The paucity of electronic-surveillance evidence related to those verdicts, the lack of credible witnesses for the prosecution, and the absence of actual harm appeared to hurt the federal government's case.

Jurors deadlocked on whether Blagojevich actually attempted to hit up the brother of Rahm Emanuel for a big campaign contribution in exchange for releasing funds to a school in Emanuel's old congressional district. But this allegedly happened in 2006, long before the feds began bugging Blagojevich, so there were no tapes. And Emanuel - now Chicago's mayor - testified at trial that he'd never been told the grant would be made if his brother held a fundraiser. His testimony undermined the feds' case, and jurors deadlocked.

There was some surveillance involving the other two counts, which centered around whether Blagojevich tried to shake down a road-builder in exchange for giving him tollway contracts. But nothing concrete could be promised to the builder because a $6-billion tollway-construction plan that was constantly mentioned on tape was just a dream in Blagojevich's head at the time.

Blagojevich, in other words, was just dangling the possibility of government work in exchange for money from the road builder. But demanding a contribution from someone who does business with the government is not illegal under federal law.

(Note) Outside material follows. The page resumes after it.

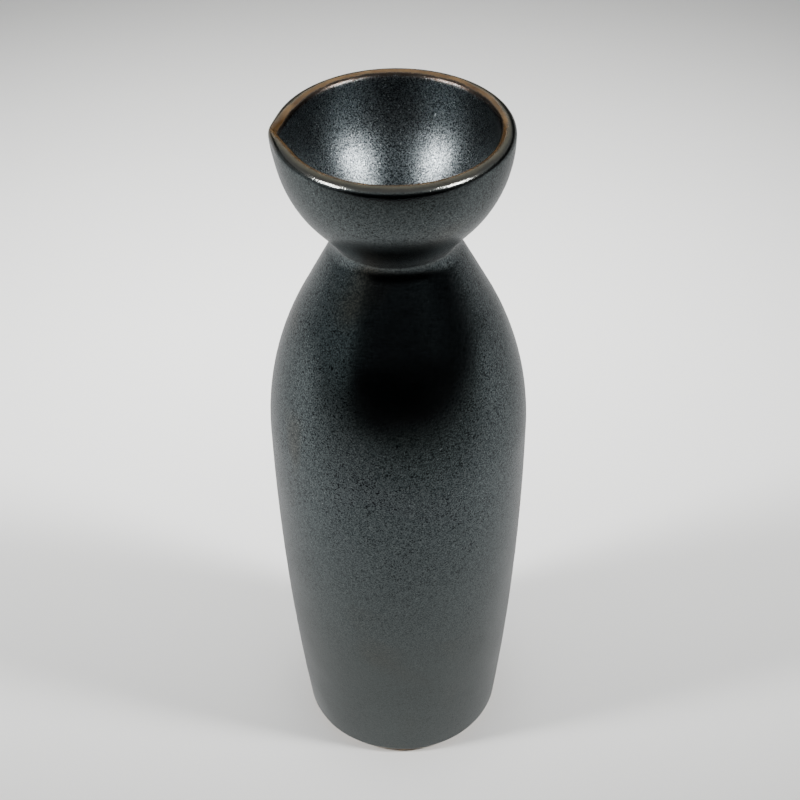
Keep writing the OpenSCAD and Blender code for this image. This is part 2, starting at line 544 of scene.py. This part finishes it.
glaze = {
    "lustre": (0.059, 0.074, 0.079),    # how much the iron-dark glass mirrors
    "crystal": (0.173, 0.200, 0.201),
    "spark": (0.50, 0.55, 0.56),
    "glassTo": 0.40,                    # share of the grain that is plain glass,
    "crystalFrom": 0.60,                # where crystals are full,
    "crystalTo": 0.71,
    "sparkFrom": 0.77,                  # and where they sparkle
    "even": (0.104, 0.115, 0.110),      # towards the foot, where the grain melts together
    "meltFrom": 96 * mm,                # heights where that starts and is done
    "meltTo": 38 * mm,
    "melted": 0.80,
    "brown": (0.96, 0.76, 0.62),        # faint rusty patches
    "patchSize": 34 * mm,
    "patchStrength": 0.8,
    "pit": (0.008, 0.010, 0.013),
    "grainSize": 0.36 * mm,
    "pitSpacing": 0.50 * mm,
    "pitSpread": 1.1,                   # how unevenly the pits are strewn
    "cloudSize": 18 * mm,
    "rough": (0.20, 0.27),              # at the shoulder
    "footRough": 0.14,                  # how much duller it gets down to the foot
    "footHeight": 20 * mm,
    "grainDepth": 0.020 * mm,
    "pitDepth": 0.012 * mm,
    "swellSize": 9 * mm,                # slow swelling of the surface
    "swellDepth": 0.12 * mm,
    "swellStrength": 0.5,
}


# iron-black glass with a dull metal lustre, a fine grain of crystals and tiny dark pits
def blackCoat(tree, where, values):
    clouds = noiseOf(tree, where, values["cloudSize"], 4, 0.55, 0.3)
    grain = noiseOf(tree, where, values["grainSize"], 2, 0.65)
    colour = rampOf(tree, grain, [
        (values["glassTo"], values["lustre"]), (values["crystalFrom"], values["crystal"]),
        (values["crystalTo"], values["crystal"]), (values["sparkFrom"], values["spark"])])
    patches = noiseOf(tree, where, values["patchSize"], 2, 0.5, 0.4, 0.41)
    patches = rampOf(tree, patches, [(0.57, 0.0), (0.72, values["patchStrength"])])
    colour = mixOf(tree, patches, colour, values["brown"], "MULTIPLY")
    dots = cellsOf(tree, where, values["pitSpacing"])
    strewn = noiseOf(tree, where, values["pitSpacing"] * 2.3, 2, 0.6, 0, 0.31)
    dots = sumOf(tree, "ADD", dots, unevenBy(tree, strewn, values["pitSpread"]))
    pits = rampOf(tree, dots, [(0.20, 1.0), (0.40, 0.0)])
    pits = sumOf(tree, "MULTIPLY", pits, rampOf(tree, clouds, [(0.32, 0.45), (0.6, 1.0)]))
    colour = mixOf(tree, pits, colour, values["pit"])
    split = tree.nodes.new("ShaderNodeSeparateXYZ")
    tree.links.new(where, split.inputs["Vector"])
    height = split.outputs["Z"]
    melted = rangeOf(tree, height, values["meltFrom"], values["meltTo"], 0, values["melted"])
    colour = mixOf(tree, melted, colour, values["even"])
    dull = rangeOf(tree, height, body["bellyZ"], values["footHeight"], 0, values["footRough"])
    low, high = values["rough"]
    roughness = sumOf(tree, "ADD", rangeOf(tree, clouds, 0.3, 0.7, low, high), dull)
    return colour, roughness, grain, pits


# surface of a coat: slow swelling, raised grain, sunk pits
def glazeSkin(tree, where, grain, pits, values):
    swell = noiseOf(tree, where, values["swellSize"], 2, 0.5, 0, 0.17)
    normal = bumpOf(tree, swell, values["swellStrength"], values["swellDepth"])
    normal = bumpOf(tree, grain, 1.0, values["grainDepth"], normal)
    return bumpOf(tree, pits, 1.0, -values["pitDepth"], normal)


def glazeFinish(name, values):
    finish, tree, shader, where = newFinish(name)
    colour, roughness, grain, pits = blackCoat(tree, where, values)
    tree.links.new(colour, shader.inputs["Base Color"])
    tree.links.new(roughness, shader.inputs["Roughness"])
    shader.inputs["Metallic"].default_value = 1.0
    tree.links.new(glazeSkin(tree, where, grain, pits, values), shader.inputs["Normal"])
    return finish


blackGlaze = glazeFinish("blackGlaze", glaze)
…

The targeted road-builder testified that he felt pressured to contribute, but he initially told the FBI that there was no pressure. And the builder's bosses testified that Blagojevich never directly connected campaign contributions to contracts. Blagojevich was declared not guilty on one count, and the jury deadlocked on the other.

"No harm, no foul" may be a good way of summing this up. Emanuel's school got the cash, and no fundraiser was held. The road-builder was never promised or given anything specific, and no money was contributed.

Blagojevich was convicted of two other similar shakedown attempts. He was recorded being told that for every day he didn't sign a horse-racing-industry bailout bill, track owner John Johnston would lose $9,000. Real harm was being done. Blagojevich was also caught on tape instructing his aide how to approach Johnston and appeared to admit that he was holding off signing the bill until he got his money. He didn't sign the bill until after his arrest. There was nothing hypothetical about that charge and harm was done, and the former governor was found guilty.

The same reasoning goes for the shakedown of a Children's Memorial Hospital executive. Blagojevich was repeatedly caught on tape plotting to hit the exec up for a large contribution in exchange for releasing funding for the hospital. Blagojevich was also busted checking out whether he could hold up the money. And the exec credibly testified that he believed he was being shaken down. The state cash wasn't released until after Blagojevich was removed from office. Once again, real harm was done and there was plenty of recorded evidence and credible testimony to back up the government.

But if hypothetical situations and lack of actual harm undermined the government's case on three counts, why then did the jurors decide to back the prosecution's arguments all the way on the attempted sale of Barack Obama's U.S. Senate seat? After all, none of the schemes was ever followed that far. Nobody was really harmed by the delay, and much of what Blagojevich was caught on tape saying was obviously crazy talk.

Besides the audacity of Blagojevich's crassness, the answer may have been the huge amount of electronic surveillance. The jury was obviously impressed with the vast number of recordings involving the Senate scheme. "There was so much more evidence to go on," said one juror after the verdicts were issued.

And, unlike his last jury, which deadlocked on all but one charge, these jurors seemed to comprehend the fact that this wasn't about whether Blagojevich followed all the way through on his Senate schemes. "He was being tried on attempting, not committing a crime," a juror correctly explained to reporters.

Prosecutors also did a better job of explaining a much more streamlined case this time. The last jury got lost in a jumbled maze. But the feds used a PowerPoint presentation during summation that so impressed one juror that she said she wished the jury could've had it during deliberations.